WORK REQUIRED>
Nothing but the lines from the line that contains "for (const [word, centre]" through the line that contains "obj.parent = None" should appear in the output, each reproduced exactly.
------ DATA SECTION ------
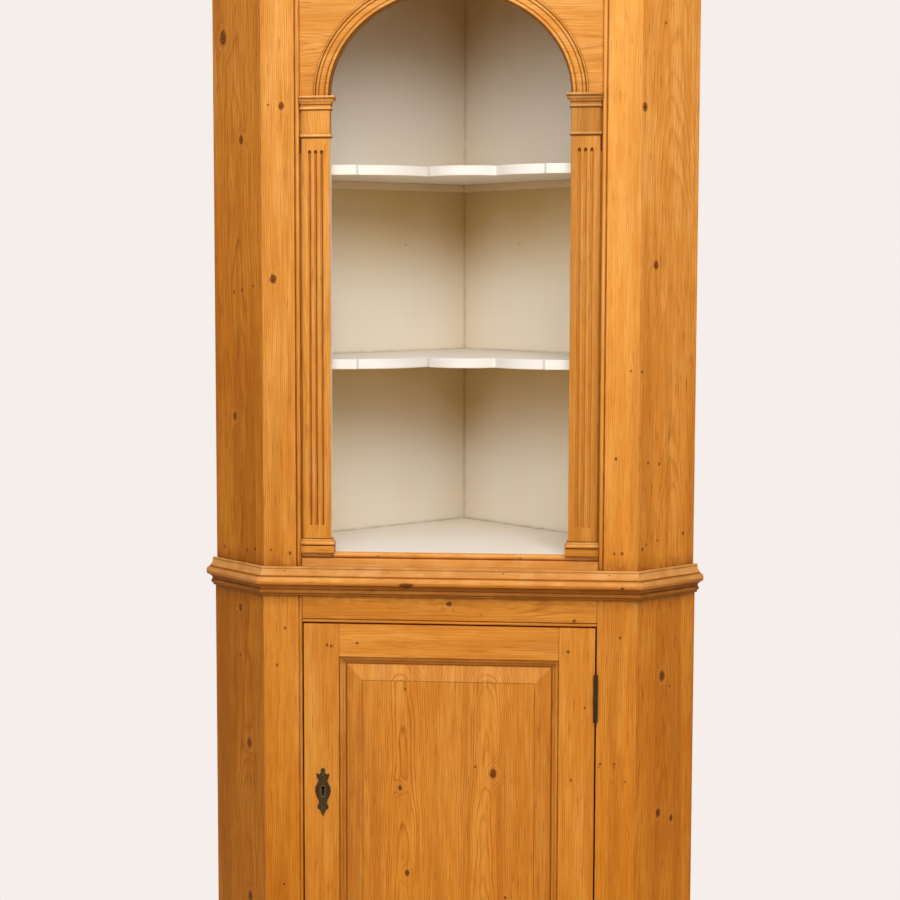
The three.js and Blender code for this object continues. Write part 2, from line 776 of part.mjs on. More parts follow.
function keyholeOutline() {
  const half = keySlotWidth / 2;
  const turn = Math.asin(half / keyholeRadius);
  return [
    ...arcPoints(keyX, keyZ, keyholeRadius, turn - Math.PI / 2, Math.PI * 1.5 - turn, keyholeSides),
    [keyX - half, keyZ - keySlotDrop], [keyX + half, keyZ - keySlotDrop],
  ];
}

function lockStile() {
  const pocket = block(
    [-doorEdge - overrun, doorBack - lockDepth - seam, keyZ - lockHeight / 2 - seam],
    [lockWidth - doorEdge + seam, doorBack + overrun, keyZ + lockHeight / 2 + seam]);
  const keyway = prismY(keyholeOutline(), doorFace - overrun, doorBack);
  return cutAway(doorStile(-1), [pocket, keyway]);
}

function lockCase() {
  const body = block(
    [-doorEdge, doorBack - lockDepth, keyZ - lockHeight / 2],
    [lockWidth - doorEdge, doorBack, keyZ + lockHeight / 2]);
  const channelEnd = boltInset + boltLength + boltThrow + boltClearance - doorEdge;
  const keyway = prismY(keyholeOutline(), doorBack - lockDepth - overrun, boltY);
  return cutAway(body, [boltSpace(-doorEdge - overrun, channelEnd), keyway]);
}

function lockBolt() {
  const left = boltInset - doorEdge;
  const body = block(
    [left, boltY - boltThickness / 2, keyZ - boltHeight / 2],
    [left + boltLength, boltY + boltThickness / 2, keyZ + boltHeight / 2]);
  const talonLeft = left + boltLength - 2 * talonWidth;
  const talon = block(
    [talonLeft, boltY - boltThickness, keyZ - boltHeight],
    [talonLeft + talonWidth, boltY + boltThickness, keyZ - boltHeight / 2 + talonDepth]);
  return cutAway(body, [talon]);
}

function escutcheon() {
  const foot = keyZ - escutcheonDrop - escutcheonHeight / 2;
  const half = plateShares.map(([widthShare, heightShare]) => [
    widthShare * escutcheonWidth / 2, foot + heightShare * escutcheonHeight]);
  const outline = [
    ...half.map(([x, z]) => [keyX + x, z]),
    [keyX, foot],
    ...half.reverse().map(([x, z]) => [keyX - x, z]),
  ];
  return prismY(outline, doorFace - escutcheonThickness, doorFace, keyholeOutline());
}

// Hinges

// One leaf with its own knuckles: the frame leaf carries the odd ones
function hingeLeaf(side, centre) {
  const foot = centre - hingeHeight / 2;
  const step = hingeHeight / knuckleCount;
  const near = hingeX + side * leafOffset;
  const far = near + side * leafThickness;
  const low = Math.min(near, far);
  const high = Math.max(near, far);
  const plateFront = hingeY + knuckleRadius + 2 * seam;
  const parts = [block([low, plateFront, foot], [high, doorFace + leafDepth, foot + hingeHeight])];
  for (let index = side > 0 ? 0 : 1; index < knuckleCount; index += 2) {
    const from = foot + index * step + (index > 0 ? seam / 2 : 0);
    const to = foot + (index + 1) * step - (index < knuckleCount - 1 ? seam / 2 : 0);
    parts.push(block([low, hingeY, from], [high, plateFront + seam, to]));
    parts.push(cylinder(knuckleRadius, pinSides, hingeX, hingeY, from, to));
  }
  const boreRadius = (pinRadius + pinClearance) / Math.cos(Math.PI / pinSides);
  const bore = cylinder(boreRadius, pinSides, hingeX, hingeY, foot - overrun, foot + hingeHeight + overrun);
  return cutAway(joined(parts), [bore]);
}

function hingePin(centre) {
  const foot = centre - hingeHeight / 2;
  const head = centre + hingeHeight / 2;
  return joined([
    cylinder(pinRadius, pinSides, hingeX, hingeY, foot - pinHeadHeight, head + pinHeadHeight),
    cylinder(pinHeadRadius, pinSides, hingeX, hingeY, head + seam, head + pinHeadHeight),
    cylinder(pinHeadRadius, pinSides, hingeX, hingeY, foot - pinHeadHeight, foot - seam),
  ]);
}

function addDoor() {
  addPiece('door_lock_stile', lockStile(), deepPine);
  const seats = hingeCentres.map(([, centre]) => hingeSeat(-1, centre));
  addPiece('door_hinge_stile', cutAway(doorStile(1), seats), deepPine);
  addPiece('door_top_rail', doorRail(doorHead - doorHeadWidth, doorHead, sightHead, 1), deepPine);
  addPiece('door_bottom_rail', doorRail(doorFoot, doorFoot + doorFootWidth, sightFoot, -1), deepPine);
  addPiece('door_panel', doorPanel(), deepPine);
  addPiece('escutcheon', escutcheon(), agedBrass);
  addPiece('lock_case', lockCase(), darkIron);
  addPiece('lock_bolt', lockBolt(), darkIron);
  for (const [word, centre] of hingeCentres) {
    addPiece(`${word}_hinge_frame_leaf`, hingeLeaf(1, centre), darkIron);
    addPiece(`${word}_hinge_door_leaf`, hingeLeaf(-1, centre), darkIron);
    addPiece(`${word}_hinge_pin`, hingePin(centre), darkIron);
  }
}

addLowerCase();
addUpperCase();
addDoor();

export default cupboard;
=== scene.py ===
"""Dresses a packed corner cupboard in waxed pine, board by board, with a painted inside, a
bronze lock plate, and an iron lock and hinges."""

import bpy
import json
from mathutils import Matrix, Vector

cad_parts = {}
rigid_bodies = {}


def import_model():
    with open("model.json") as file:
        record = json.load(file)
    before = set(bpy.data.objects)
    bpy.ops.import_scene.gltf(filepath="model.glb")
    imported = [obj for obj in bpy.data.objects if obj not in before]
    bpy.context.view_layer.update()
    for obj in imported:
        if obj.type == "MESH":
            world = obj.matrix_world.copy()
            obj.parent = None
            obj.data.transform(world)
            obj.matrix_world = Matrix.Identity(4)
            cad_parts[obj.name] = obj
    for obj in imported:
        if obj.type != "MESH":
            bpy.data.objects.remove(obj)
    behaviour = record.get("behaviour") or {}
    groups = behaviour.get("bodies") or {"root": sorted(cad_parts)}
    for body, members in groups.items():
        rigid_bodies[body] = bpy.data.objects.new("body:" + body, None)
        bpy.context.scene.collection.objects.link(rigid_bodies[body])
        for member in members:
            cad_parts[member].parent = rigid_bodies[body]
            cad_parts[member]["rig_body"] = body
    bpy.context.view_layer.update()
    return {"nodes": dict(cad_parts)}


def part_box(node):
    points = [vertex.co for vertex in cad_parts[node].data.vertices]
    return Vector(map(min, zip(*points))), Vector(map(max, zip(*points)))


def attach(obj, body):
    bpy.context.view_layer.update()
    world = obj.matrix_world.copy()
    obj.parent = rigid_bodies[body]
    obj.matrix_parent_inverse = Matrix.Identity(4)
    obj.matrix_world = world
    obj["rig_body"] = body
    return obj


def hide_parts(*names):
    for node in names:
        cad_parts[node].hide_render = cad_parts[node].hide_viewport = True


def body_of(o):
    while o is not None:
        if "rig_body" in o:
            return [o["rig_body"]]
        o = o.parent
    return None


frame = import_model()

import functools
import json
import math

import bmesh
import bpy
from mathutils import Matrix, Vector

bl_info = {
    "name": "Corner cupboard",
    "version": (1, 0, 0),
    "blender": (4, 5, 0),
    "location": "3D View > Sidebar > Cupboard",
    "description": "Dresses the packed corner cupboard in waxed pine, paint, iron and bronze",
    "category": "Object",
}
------
COMPLETED TASK>
  for (const [word, centre] of hingeCentres) {
    addPiece(`${word}_hinge_frame_leaf`, hingeLeaf(1, centre), darkIron);
    addPiece(`${word}_hinge_door_leaf`, hingeLeaf(-1, centre), darkIron);
    addPiece(`${word}_hinge_pin`, hingePin(centre), darkIron);
  }
}

addLowerCase();
addUpperCase();
addDoor();

export default cupboard;
=== scene.py ===
"""Dresses a packed corner cupboard in waxed pine, board by board, with a painted inside, a
bronze lock plate, and an iron lock and hinges."""

import bpy
import json
from mathutils import Matrix, Vector

cad_parts = {}
rigid_bodies = {}


def import_model():
    with open("model.json") as file:
        record = json.load(file)
    before = set(bpy.data.objects)
    bpy.ops.import_scene.gltf(filepath="model.glb")
    imported = [obj for obj in bpy.data.objects if obj not in before]
    bpy.context.view_layer.update()
    for obj in imported:
        if obj.type == "MESH":
            world = obj.matrix_world.copy()
            obj.parent = None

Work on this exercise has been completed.